# GIVEN PROBLEM:
Give back the lines exactly, from the first one to the line with "corners, a wide", both ends included.

#####

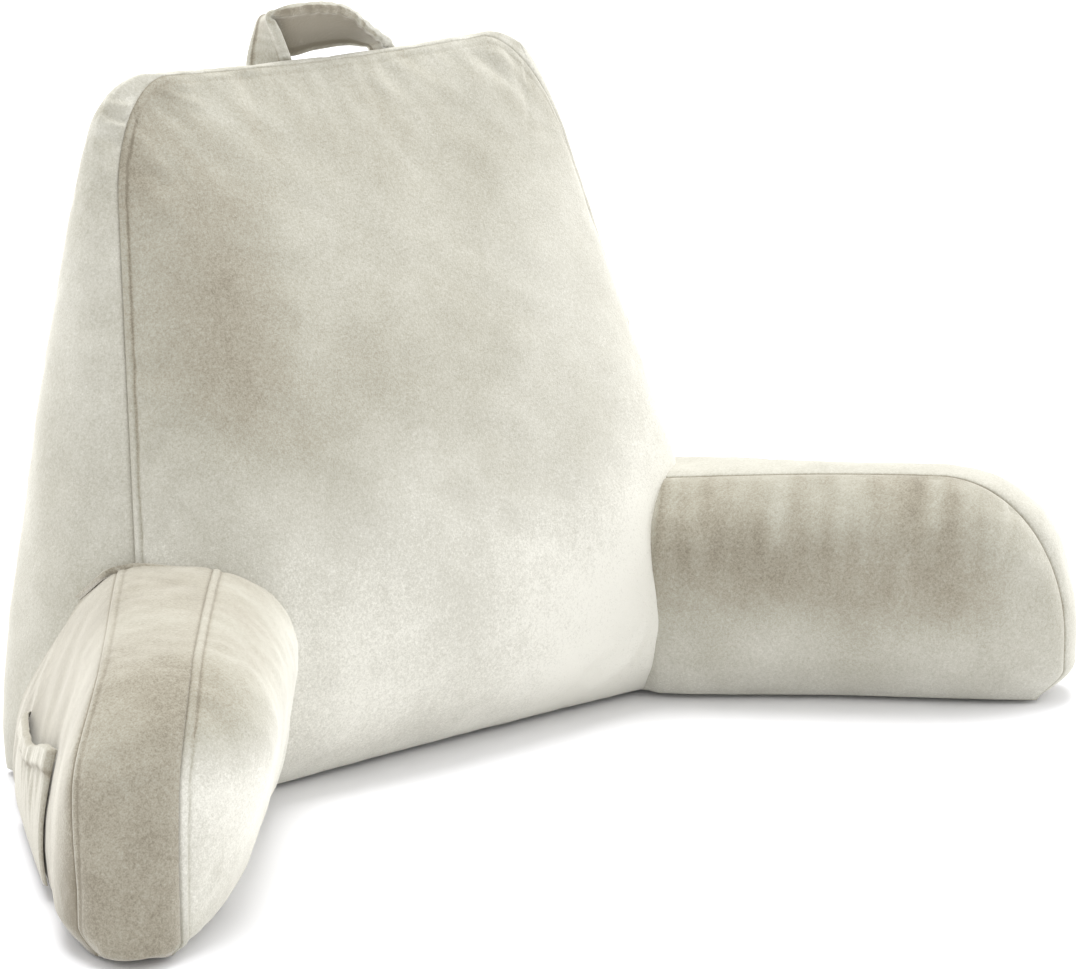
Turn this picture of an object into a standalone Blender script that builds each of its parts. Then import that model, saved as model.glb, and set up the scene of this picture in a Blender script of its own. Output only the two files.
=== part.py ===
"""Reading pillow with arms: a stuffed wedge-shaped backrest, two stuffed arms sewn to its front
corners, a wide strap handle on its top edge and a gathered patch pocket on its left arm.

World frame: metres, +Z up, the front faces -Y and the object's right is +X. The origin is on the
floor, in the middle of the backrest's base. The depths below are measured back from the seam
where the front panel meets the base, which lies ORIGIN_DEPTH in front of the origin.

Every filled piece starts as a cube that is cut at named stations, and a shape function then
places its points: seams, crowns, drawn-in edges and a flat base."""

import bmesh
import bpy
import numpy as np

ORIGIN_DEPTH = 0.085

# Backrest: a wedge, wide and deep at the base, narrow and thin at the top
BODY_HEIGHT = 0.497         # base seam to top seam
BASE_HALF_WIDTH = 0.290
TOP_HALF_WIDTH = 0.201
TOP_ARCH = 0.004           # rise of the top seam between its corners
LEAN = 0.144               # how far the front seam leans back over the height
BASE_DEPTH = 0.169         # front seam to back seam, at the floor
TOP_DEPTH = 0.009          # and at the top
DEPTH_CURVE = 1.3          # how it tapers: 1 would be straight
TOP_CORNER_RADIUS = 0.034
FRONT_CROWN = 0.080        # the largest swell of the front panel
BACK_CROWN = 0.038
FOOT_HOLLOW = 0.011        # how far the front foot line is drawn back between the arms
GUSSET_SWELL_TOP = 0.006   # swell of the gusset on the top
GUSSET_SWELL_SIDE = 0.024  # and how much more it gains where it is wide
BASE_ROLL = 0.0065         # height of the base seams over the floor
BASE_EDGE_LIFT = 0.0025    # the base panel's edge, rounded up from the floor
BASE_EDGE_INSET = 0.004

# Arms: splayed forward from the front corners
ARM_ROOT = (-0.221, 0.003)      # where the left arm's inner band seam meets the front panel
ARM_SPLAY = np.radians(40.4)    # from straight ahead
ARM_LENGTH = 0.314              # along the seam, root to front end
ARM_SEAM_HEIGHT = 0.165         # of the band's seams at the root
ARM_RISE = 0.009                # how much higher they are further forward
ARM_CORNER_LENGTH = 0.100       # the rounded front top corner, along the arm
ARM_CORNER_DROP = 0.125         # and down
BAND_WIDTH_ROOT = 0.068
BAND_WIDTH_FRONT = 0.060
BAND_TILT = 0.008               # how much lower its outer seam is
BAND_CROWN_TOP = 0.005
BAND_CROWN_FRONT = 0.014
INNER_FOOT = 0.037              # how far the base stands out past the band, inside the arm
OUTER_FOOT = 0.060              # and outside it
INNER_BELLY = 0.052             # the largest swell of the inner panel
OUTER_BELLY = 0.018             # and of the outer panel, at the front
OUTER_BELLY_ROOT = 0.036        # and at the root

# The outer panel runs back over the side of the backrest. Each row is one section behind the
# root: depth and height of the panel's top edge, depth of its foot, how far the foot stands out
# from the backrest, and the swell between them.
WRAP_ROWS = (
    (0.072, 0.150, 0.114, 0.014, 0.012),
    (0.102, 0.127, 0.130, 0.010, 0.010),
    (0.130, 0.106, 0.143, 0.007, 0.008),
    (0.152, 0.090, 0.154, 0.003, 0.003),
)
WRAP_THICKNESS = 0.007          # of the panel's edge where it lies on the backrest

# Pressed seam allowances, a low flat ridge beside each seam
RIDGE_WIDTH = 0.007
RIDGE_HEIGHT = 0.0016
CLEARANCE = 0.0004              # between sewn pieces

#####

# TASK RESULT:
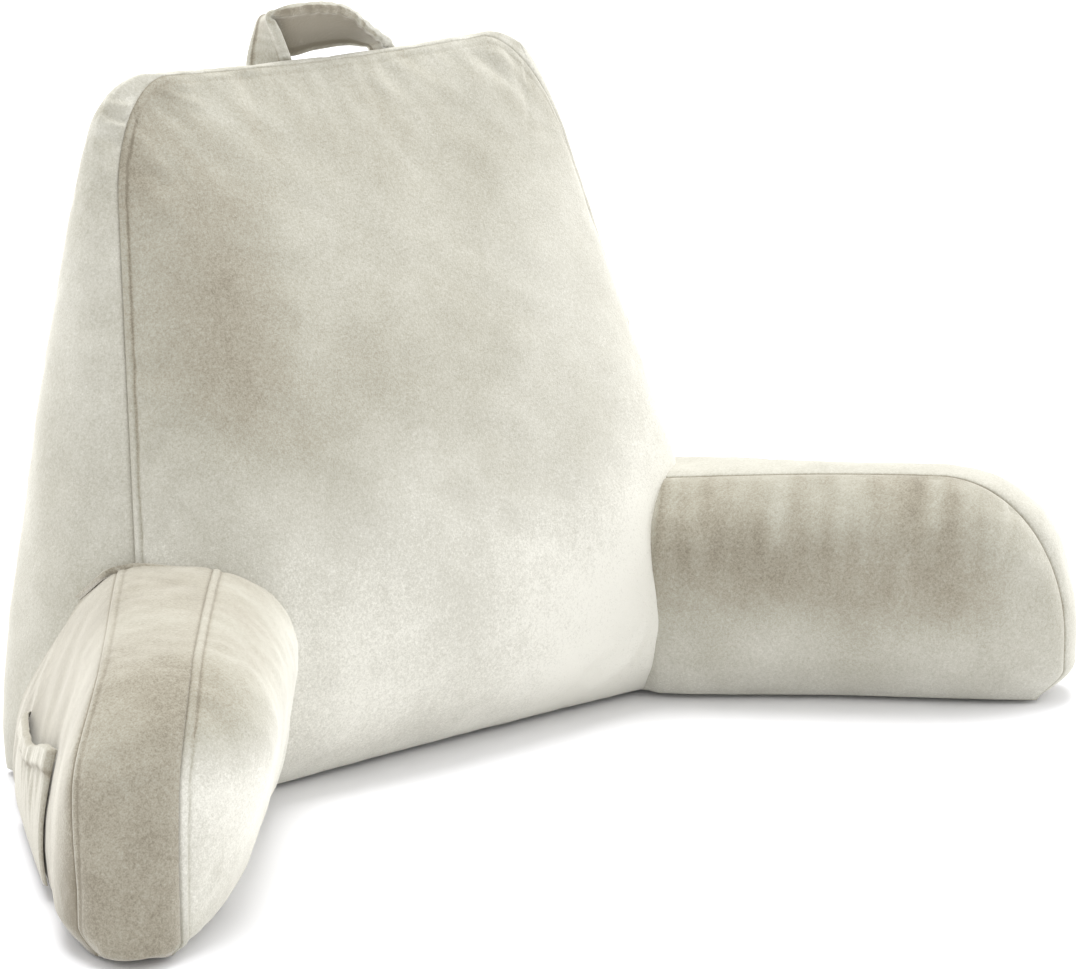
Turn this picture of an object into a standalone Blender script that builds each of its parts. Then import that model, saved as model.glb, and set up the scene of this picture in a Blender script of its own. Output only the two files.
=== part.py ===
"""Reading pillow with arms: a stuffed wedge-shaped backrest, two stuffed arms sewn to its front
corners, a wide strap handle on its top edge and a gathered patch pocket on its left arm.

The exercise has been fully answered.